My prediction is that by the end of the 2020s, just a decade from now, future politicians and pundits in Washington and elsewhere may start raising the question of "Who lost South Korea in the 2020s?" Although I am not a historian, the following is my take on this somewhat apocalyptic proposition.


1. Has Japan lost South Korea?

No, we don't even own them in the first place. We thought South Korea and Japan share freedom, democracy, the rule of law, human rights and other universal values. What we have witnessed so far is to the contrary. South Korea looks more willing to depart from Japan.


2. Has South Korea lost Japan?

They don't believe so. Incumbent South Korean leaders found that geopolitical environment surrounding Korean foreign policy is changing. They know that the Cold War is over, and China is on the rise. And finally, they know that the Americans are not dependable anymore. So, they have nothing to lose in Japan.


3. Has the United States lost South Korea?

Maybe. Washington seems to be losing Seoul, to say the least. If the Americans believe that Japan is solely responsible for the loss of South Korea, they are helplessly naive. The recent bitter disputes between Tokyo and Seoul are just the results, not the cause, of the U.S.'s potential loss of South Korea.


4. Is U.S. President Donald Trump responsible for the loss of Seoul?

Most likely. A series of unconventional and least strategic diplomatic events since March 2018, including three meetings between Trump and North Korean leader Kim Jong Un in Singapore, Hanoi and the DMZ, must have emboldened and tempted South Korean President Moon Jae-in to prioritize his inter-Korean agenda over ties with the U.S. and Japan.


5. Has South Korea lost the United States?

Not yet, but Seoul seems to be losing Washington, too. The tragedy is that South Korean leaders seem to truly believe that a steady rapprochement with China and North Korea, on the one hand, and a strong security alliance with the U.S., on the other, can and will coexist with each other.


6. South Korea is losing its national interests.

What Seoul is losing the most is the strategic interests of South Korea. Accusing Japan may help Moon stay in the Blue House with a higher approval rating but it will not achieve the optimum balance of power that South Korea wishes to keep among relevant major powers in the region. Seoul just seems to have gone too far.


7. Who gained most out of this mess?

If the United States loses South Korea, Beijing, Pyongyang and probably Moscow to a lesser extent will be laughing out loud. The three capitals all wish to see a weakened U.S.-South Korea-Japan tripartite security alliance/cooperation in times of contingencies in Northeast Asia.

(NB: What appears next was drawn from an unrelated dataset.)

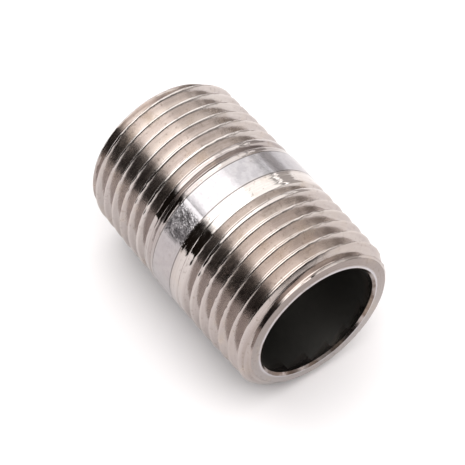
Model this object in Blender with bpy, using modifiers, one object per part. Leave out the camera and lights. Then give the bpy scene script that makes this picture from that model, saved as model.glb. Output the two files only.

In 1949, when people asked who lost China, it was neither communist sympathizers in the U.S. nor the communists in mainland China. It was the corrupt and venal Chinese nationalists who lost China, which they thought they had won. The next time it could be equally corrupt and venal Chinese communists who lose China again.

By the same token, in 1979, when we asked who lost Iran, it was neither Carter nor the Nixon and Ford administrations. It was the dictatorial and corrupt shah of Iran, who had lost the support of ordinary Iranians. The Islamic scholars/politicians in Tehran and Qom today may face a similar political crisis if they become too venal and authoritarian.

In the 2020s, South Korea's socio-political transformation will be inevitable, whether one likes it or not. If anyone loses a free and democratic South Korea, it will be ordinary Koreans living in the south. If political leaders cannot provide strategic visions and realistic policies, it will ultimately be the people who lose their country.

Americans could have had opportunities in the past to do something to unwind or solve the Tokyo-Seoul disputes, but, unfortunately, it seems too late for Washington to mediate. If so, Japan and South Korea may need a few more decades before reaching a true rapprochement. Will both nations still exist then on Earth?